Lieber Firmen statt Müllabfuhr

Der zweite Einwand: Die Flächen in der Tränke sind knapp. Die Räte würden dort lieber Firmen oder Schulen sehen, nicht aber die Müllabfuhr. So hätten das Deutsche Rote Kreuz, die Freie Aktive Schule und ein Kindergarten Bedarf angemeldet, sagte Götz Bräuer. „Die Tränke ist ein gefragtes Gewerbegebiet, die Flächen sind rar“, ergänzte Ulrich-Michael Weiß (SPD).
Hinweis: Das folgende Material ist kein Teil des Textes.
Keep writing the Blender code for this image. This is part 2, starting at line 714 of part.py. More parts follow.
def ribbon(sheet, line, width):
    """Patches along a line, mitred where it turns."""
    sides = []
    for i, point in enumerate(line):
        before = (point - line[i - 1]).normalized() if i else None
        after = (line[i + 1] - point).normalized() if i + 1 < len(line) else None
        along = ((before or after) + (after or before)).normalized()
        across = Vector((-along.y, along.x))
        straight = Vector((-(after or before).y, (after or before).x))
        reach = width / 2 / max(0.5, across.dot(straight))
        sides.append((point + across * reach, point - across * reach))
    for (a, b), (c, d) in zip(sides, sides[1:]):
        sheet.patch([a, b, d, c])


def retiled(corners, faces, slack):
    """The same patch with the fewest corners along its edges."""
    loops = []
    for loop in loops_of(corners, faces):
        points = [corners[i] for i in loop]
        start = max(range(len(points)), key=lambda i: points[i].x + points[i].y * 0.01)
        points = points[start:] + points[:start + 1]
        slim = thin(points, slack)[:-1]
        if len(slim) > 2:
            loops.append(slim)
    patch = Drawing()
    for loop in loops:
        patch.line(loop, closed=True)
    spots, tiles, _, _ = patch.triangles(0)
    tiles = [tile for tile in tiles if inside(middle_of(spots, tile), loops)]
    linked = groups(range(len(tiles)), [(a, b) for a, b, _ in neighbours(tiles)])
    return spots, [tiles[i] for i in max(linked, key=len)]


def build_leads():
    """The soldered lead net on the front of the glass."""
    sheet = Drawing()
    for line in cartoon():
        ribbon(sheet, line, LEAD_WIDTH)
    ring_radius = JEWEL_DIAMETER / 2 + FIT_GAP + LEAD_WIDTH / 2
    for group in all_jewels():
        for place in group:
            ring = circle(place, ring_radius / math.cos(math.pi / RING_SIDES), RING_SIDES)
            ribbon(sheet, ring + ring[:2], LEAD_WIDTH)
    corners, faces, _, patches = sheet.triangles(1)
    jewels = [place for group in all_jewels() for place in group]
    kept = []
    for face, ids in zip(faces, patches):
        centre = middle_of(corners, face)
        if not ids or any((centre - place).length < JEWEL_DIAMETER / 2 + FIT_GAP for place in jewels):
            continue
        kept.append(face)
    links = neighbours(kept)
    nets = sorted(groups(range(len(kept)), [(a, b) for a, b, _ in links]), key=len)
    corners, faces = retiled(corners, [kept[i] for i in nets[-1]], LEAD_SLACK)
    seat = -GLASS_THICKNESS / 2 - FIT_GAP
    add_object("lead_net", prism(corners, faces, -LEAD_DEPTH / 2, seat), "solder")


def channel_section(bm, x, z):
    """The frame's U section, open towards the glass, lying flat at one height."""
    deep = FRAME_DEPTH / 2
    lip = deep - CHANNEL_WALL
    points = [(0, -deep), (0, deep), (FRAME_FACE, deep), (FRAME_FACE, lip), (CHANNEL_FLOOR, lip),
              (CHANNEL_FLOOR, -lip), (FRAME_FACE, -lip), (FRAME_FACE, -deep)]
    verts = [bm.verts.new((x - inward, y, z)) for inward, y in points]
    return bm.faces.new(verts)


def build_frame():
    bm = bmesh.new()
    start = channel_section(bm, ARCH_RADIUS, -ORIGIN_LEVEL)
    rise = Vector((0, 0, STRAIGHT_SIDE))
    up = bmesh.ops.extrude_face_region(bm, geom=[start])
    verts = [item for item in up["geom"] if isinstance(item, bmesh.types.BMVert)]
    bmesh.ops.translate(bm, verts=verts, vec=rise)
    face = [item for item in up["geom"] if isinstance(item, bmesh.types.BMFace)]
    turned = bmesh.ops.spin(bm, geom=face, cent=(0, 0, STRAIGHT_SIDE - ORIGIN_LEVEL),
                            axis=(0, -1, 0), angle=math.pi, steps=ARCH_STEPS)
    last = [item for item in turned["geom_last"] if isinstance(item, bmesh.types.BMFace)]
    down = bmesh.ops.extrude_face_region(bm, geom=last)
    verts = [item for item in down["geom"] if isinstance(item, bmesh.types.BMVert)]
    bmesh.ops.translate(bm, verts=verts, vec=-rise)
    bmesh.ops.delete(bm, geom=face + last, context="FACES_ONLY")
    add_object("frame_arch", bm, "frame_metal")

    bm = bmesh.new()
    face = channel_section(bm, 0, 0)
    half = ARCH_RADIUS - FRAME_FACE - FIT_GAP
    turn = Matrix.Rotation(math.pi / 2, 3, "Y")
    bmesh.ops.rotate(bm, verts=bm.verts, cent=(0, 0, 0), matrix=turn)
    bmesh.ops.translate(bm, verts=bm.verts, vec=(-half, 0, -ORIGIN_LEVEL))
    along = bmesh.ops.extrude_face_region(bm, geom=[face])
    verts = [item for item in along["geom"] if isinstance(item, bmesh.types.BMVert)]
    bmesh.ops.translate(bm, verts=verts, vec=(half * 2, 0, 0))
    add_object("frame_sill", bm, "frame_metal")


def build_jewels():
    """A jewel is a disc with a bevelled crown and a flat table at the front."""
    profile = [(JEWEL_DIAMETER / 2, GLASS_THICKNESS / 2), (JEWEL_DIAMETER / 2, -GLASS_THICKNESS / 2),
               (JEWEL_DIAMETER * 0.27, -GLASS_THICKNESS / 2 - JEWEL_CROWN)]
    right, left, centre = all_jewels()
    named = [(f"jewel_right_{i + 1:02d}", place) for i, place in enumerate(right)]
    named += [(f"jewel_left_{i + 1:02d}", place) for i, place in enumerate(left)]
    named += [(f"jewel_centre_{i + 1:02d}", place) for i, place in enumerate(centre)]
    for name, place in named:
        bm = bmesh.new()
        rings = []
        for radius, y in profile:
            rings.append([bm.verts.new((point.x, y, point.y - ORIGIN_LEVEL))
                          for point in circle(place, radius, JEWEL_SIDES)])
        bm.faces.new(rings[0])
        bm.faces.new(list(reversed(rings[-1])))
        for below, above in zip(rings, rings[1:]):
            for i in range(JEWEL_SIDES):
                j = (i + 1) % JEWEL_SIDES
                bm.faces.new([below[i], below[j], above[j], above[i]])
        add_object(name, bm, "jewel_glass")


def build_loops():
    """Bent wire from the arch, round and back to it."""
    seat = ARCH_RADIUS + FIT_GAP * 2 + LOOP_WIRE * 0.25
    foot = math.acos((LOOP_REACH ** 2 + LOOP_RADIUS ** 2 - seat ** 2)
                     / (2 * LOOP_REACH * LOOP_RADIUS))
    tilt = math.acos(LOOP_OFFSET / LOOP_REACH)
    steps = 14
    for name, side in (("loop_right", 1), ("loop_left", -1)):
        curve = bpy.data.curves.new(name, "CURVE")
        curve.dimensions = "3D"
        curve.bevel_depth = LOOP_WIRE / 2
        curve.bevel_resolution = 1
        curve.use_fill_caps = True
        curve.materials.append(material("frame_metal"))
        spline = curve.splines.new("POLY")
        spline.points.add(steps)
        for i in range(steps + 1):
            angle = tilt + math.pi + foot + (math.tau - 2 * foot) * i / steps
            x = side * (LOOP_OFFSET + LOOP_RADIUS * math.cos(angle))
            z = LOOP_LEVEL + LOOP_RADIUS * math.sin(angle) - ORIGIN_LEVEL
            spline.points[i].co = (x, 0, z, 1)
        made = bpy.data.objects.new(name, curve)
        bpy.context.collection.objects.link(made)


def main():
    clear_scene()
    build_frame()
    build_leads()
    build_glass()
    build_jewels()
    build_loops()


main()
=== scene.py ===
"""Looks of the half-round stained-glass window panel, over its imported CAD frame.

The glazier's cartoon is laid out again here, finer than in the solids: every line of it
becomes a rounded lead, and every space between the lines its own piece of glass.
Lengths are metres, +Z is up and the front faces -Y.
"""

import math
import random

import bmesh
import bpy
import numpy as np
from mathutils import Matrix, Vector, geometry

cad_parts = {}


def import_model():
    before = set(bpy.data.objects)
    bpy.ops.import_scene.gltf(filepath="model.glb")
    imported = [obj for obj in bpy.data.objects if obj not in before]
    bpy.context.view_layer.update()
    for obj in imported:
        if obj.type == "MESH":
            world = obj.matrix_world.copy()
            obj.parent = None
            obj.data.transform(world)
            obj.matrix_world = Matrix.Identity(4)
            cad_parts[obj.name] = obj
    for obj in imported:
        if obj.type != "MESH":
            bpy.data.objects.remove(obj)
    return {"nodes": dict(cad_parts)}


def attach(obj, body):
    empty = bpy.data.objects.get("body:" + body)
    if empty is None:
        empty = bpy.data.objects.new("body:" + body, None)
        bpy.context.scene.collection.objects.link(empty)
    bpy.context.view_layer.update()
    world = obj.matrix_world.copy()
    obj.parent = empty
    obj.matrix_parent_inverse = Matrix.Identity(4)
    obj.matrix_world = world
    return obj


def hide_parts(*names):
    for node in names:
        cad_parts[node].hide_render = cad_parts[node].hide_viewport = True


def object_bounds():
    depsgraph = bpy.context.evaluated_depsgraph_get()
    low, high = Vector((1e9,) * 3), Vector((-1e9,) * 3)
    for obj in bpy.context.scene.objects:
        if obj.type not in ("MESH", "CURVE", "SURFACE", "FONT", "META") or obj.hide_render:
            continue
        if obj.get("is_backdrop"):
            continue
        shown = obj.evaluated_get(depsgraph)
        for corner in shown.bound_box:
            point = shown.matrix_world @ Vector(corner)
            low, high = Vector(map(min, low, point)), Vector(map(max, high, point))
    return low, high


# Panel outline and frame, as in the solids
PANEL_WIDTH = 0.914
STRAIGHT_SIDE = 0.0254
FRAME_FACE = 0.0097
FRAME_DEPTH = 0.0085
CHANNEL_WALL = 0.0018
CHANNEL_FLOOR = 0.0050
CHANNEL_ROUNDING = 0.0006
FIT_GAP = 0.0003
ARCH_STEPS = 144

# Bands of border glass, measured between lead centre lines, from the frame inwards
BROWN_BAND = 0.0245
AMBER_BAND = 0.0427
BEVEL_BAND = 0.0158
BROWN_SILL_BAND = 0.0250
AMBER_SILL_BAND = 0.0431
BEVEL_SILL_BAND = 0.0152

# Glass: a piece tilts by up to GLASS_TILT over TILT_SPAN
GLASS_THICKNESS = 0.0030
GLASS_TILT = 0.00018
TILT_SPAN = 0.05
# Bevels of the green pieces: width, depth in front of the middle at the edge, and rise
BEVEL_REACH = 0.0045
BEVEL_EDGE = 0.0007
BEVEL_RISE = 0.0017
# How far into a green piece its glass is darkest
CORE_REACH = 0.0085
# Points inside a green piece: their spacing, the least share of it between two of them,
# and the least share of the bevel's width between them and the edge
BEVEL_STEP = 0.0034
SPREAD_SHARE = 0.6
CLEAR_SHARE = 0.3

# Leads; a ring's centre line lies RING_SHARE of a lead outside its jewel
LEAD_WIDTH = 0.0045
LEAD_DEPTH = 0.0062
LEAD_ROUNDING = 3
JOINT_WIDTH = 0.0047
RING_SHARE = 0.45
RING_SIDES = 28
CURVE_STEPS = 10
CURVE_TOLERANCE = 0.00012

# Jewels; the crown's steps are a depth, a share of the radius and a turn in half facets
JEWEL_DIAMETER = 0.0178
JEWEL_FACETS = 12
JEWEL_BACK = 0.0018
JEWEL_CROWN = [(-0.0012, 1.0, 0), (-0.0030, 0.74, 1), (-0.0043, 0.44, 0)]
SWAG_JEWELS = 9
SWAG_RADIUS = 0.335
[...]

Habe die Stadt überhaupt Alternativen in Betracht gezogen? Das habe sie, sagte Susanne Frucht. Doch einzig dieser Standort habe sich auf den Fildern konkretisiert. Schließlich könne man nicht auf privaten Grundstücken bauen, sondern nur auf Gemeinbedarfsflächen, und die seien nun einmal Mangelware.

Der Bezirksbeirat will nun eine weitere Sitzung anberaumen, um weitergehende Anträge zu stellen. Ob es vor den Sommerferien dazu kommt, ist noch unklar. Das Veto hat nun jedenfalls zur Folge, dass der Umwelt- und Technikausschuss (UTA), der sich am nächsten Dienstag mit dem Thema befassen wird, einstweilen nicht über die Sache entscheiden kann.